* [Task to complete]:
Write out all the data again, exactly as it stands.

* [Provided data]:

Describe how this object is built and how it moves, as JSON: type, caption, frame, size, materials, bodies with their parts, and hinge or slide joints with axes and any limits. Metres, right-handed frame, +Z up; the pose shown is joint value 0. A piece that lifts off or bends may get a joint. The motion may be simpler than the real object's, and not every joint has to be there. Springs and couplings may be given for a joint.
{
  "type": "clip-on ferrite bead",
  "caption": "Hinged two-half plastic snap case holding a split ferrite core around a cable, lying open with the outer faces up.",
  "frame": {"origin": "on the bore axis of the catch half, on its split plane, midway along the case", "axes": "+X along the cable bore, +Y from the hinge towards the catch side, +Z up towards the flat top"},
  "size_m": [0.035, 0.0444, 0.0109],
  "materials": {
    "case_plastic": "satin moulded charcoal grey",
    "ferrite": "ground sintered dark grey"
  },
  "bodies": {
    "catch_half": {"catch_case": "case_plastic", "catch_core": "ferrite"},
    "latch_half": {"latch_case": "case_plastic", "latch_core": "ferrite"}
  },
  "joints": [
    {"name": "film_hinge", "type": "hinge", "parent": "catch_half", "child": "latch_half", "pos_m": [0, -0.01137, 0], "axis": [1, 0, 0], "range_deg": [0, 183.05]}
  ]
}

* [Full solution]:
Describe how this object is built and how it moves, as JSON: type, caption, frame, size, materials, bodies with their parts, and hinge or slide joints with axes and any limits. Metres, right-handed frame, +Z up; the pose shown is joint value 0. A piece that lifts off or bends may get a joint. The motion may be simpler than the real object's, and not every joint has to be there. Springs and couplings may be given for a joint.
{
  "type": "clip-on ferrite bead",
  "caption": "Hinged two-half plastic snap case holding a split ferrite core around a cable, lying open with the outer faces up.",
  "frame": {"origin": "on the bore axis of the catch half, on its split plane, midway along the case", "axes": "+X along the cable bore, +Y from the hinge towards the catch side, +Z up towards the flat top"},
  "size_m": [0.035, 0.0444, 0.0109],
  "materials": {
    "case_plastic": "satin moulded charcoal grey",
    "ferrite": "ground sintered dark grey"
  },
  "bodies": {
    "catch_half": {"catch_case": "case_plastic", "catch_core": "ferrite"},
    "latch_half": {"latch_case": "case_plastic", "latch_core": "ferrite"}
  },
  "joints": [
    {"name": "film_hinge", "type": "hinge", "parent": "catch_half", "child": "latch_half", "pos_m": [0, -0.01137, 0], "axis": [1, 0, 0], "range_deg": [0, 183.05]}
  ]
}